The memory model is then like a moving git window/linked list. Mutations are committed at the tail end while memory is freed at the head.

Lambda calculus machines can't exist in reality though. Only the von Neumann machine can be actualized.

Thus from a practical perspective the foundations of actual computing must be built on mutable state.

You are wrong about the generations idea. It's a side effect. Functions themselves cannot actually do anything with a generation number. It's completely useless other then for letting you know how many times a value has changed.

A generation number also doesn't negate the need for mutexes. The system is still operating on shared state, a generation number doesn't change this.

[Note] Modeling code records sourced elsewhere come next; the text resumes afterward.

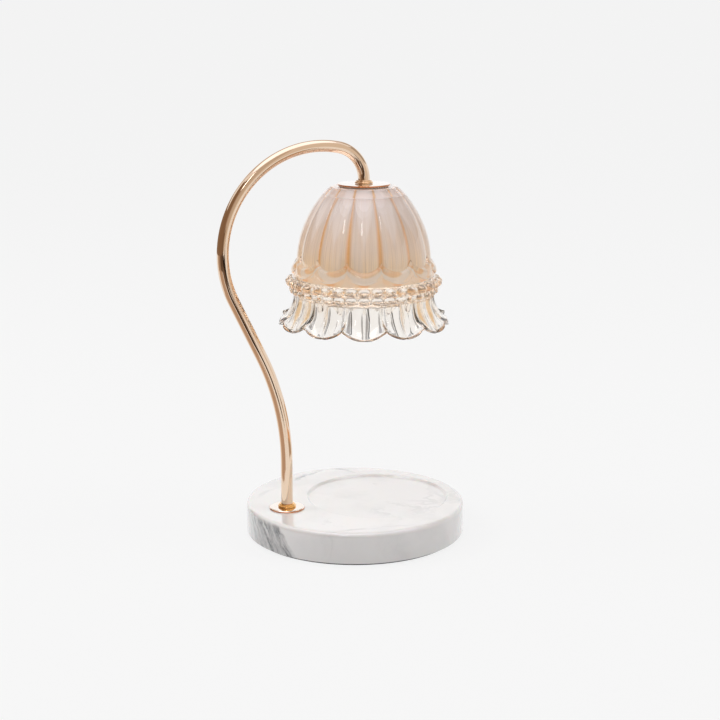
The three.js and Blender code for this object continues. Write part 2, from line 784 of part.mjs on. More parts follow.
function addHead(parent) {
  const edge = canopyThickness / 2;
  const canopy = turned(
    [
      [tubeHole, canopyUnder],
      ...arcPoints(canopyDiameter / 2 - edge, canopyUnder + edge, edge, -90, 90, roundSteps),
      [tubeHole, 0],
    ],
    holeSides,
  );
  add(parent, "canopy_disc", canopy, gold());
  const washer = (radius, under, thickness) =>
    disc(radius, under, under + thickness, holeSides, tubeHole);
  const gasketOuter = canopyDiameter / 2 - gasketInset;
  const clampOuter = clampDiameter / 2;
  add(parent, "gasket_upper", washer(gasketOuter, upperGasketUnder, gasketThickness), clearSilicone());
  add(parent, "glass_shade", glassShade(), pearlGlass());
  add(parent, "gasket_lower", washer(clampOuter, lowerGasketUnder, gasketThickness), clearSilicone());
  add(parent, "clamp_disc", washer(clampOuter, clampUnder, clampThickness), steel());
  add(parent, "holder_bracket", bracket(), steel());
  add(parent, "lamp_holder", holderBody(), ceramic());
  [-1, 1].forEach((side, i) => {
    add(parent, "holder_screw_" + (i + 1), holderScrew().translate(side * screwAt, 0, 0), steel());
  });
  pinAngles.forEach((locked, i) => {
    const bar = arcBar(pinCircle, pinHeadRadius, locked - twistAngle, locked);
    const contact = raised(bar, contactUnder, contactTop, wireSides);
    add(parent, "holder_contact_" + (i + 1), contact, contactBrass());
    add(parent, "lead_core_" + (i + 1), leadCore(locked), leadSheath());
  });
}

// Bulb, hanging by its two pins

const bulbBaseUnder = bulbTop - bulbBaseHeight;
const bulbFace = bulbTop - bulbLength;
const socketRoof = bulbBaseUnder + bulbSocketDepth;
const neckTop = socketRoof - partGap;
const neckRadiusOut = bulbNeckDiameter / 2;
const neckBore = neckRadiusOut - reflectorWall;

function bulbBase() {
  const socket = neckRadiusOut + shaftClearance;
  const body = turned(
    [
      [0, socketRoof],
      [socket, socketRoof],
      [socket, bulbBaseUnder],
      [bulbBaseDiameter / 2, bulbBaseUnder],
      [bulbBaseDiameter / 2, bulbTop],
      [0, bulbTop],
    ],
    holeSides,
  );
  const hole = holeRadius(pinNeckRadius + shaftClearance, tubeSides);
  const pinHoles = pinAngles.map((locked) =>
    toPin(disc(hole, bulbTop - pinSink - partGap, bulbTop + cutOverrun, tubeSides), locked),
  );
  return cut(body, ...pinHoles);
}

function bulbPin() {
  return turned(
    [
      [0, bulbTop - pinSink],
      [pinNeckRadius, bulbTop - pinSink],
      [pinNeckRadius, pinHeadUnder],
      [pinHeadRadius, pinHeadUnder],
      [pinHeadRadius, pinHeadTop],
      [0, pinHeadTop],
    ],
    tubeSides,
  );
}

// The reflector's outer radius at a share of the way from its neck to its face.
const reflectorCurveShare = 0.6;
function reflectorRadius(share) {
  return neckRadiusOut + (bulbDiameter / 2 - neckRadiusOut) * share ** reflectorCurveShare;
}

function reflector() {
  const depth = bulbBaseUnder - partGap - bulbFace;
  const shares = [0, 0.05, 0.2, 0.4, 0.65, 1];
  const outside = shares.map((share) => [reflectorRadius(share), bulbFace + depth * (1 - share)]);
  const inside = outside.map(([radius, height]) => [radius - reflectorWall, height]);
  return turned(
    [...inside.toReversed(), [neckBore, neckTop], [neckRadiusOut, neckTop], ...outside].toReversed(),
    holeSides,
  );
}

function addBulb(parent) {
  add(parent, "bulb_base", bulbBase(), ceramic());
  pinAngles.forEach((locked, i) => {
    add(parent, "bulb_pin_" + (i + 1), toPin(bulbPin(), locked), steel());
  });
  add(parent, "bulb_reflector", reflector(), mirrorCoat());
  const mouth = (bulbDiameter / 2 - reflectorWall - shaftClearance) * Math.cos(Math.PI / holeSides);
  const narrowing = reflectorWall;
  const front = turned(
    [
      [0, bulbFace],
      [mouth, bulbFace],
      [mouth - narrowing, bulbFace + frontGlassThickness],
      [0, bulbFace + frontGlassThickness],
    ],
    holeSides,
  );
  add(parent, "bulb_front_glass", front, clearGlass());
  const tip = capsuleDiameter / 2;
  const stem = neckBore - shaftClearance - partGap;
  const capsuleBottom = neckTop - capsuleLength - bulbSocketDepth;
  const capsule = turned(
    [
      ...arcPoints(0, capsuleBottom + tip, tip, -90, 0, roundSteps),
      [tip, neckTop - bulbSocketDepth],
      [stem, neckTop - bulbSocketDepth],
      [stem, neckTop],
      [0, neckTop],
    ],
    tubeSides,
  );
  add(parent, "bulb_capsule", capsule, clearGlass());
}

addBase(lamp);
addArm(lamp);
const head = new THREE.Group();
head.position.copy(headPlace);
lamp.add(head);
addHead(head);
addBulb(head);

export default lamp;
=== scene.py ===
"""The looks of a warmer lamp: marble base, bent champagne-gold tube, pearl-lined pressed-glass shade.

Lengths in the tables are millimetres and become metres where a mesh is made. Places come from the frame.
"""

import math

import bpy
import numpy as np
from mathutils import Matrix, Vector


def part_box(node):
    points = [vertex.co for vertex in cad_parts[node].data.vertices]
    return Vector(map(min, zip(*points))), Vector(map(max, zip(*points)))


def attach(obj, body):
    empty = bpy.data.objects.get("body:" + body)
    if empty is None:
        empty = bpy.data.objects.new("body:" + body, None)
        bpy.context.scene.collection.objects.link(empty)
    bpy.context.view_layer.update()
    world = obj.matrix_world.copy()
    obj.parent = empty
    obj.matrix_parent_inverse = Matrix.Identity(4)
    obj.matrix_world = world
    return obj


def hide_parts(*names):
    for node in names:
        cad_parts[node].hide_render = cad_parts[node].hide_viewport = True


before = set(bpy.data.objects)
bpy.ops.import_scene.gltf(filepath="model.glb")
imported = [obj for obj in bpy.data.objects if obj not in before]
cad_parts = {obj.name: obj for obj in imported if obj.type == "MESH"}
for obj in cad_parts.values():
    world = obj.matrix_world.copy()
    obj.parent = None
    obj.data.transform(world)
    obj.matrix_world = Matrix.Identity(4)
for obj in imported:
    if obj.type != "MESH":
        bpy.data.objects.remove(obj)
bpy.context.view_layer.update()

MM = 0.001


# Places, read from the frame

def low(node):
    """Lowest corner of a CAD node, in millimetres."""
    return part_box(node)[0] / MM


def high(node):
    """Highest corner of a CAD node, in millimetres."""
    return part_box(node)[1] / MM


def levels(node):
    """Lowest and highest level of a CAD node."""
    return low(node).z, high(node).z


def middle(node):
    return (low(node) + high(node)) / 2


def width(node):
    return (high(node) - low(node)).y


FOOT = (middle("foot_collar").x, 0)
HEAD = (middle("head_collar").x, 0)
GLASS_TOP = high("glass_shade").z


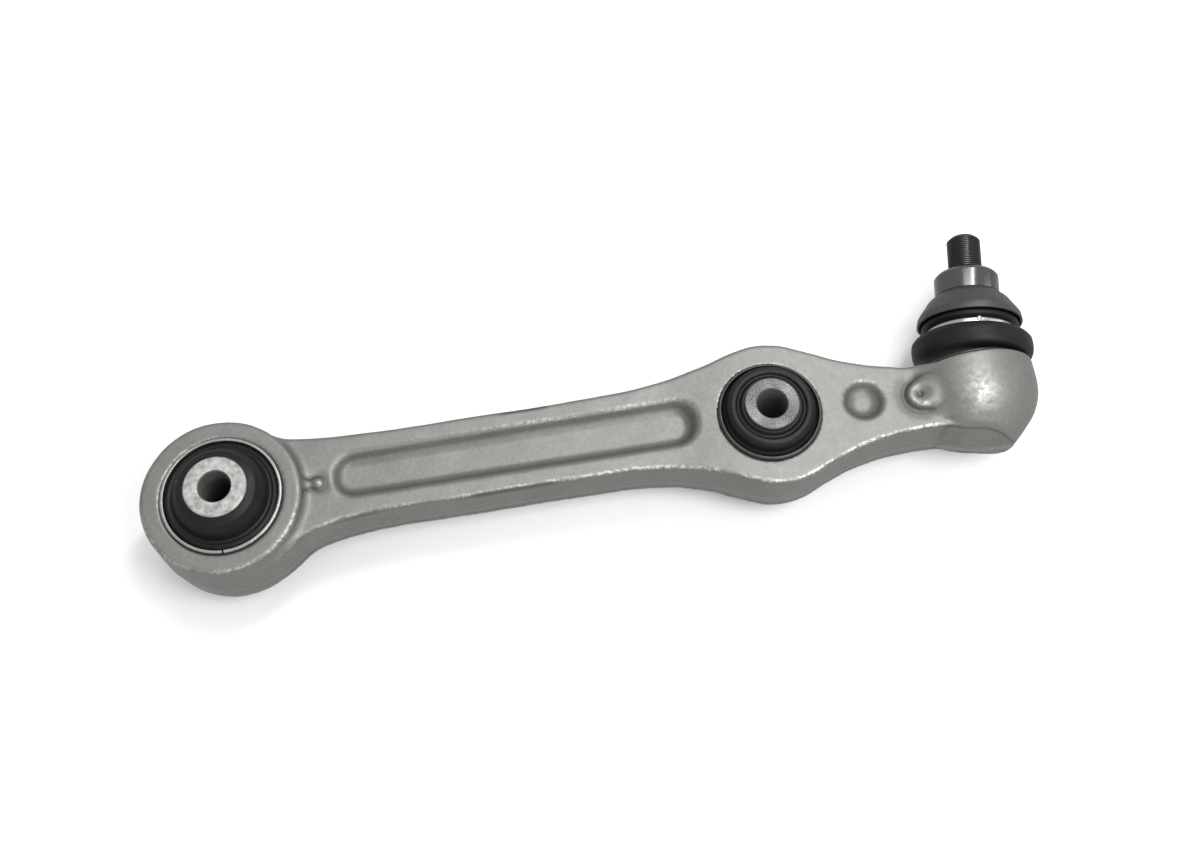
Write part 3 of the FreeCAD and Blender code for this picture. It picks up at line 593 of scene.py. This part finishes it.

You are not getting the point of either my comment or the original article. You are thinking from an engineering point of view, where if you look through all the layers of abstraction you see mutexes and shared mutable memory. That's not my point; my point is about building up those abstractions so they are sufficiently hidden. Functional programmers routinely operate on a higher level of abstraction, and they have shorter, more maintainable code. In such code, it would be a code smell if you continue to use mutexes, because that should've been an implementation detail. It should've been clear from the outset that the kind of complexity the article is talking about is cognitive complexity.
I am getting it. I am simply saying that you can't completely hide those details. They leak through.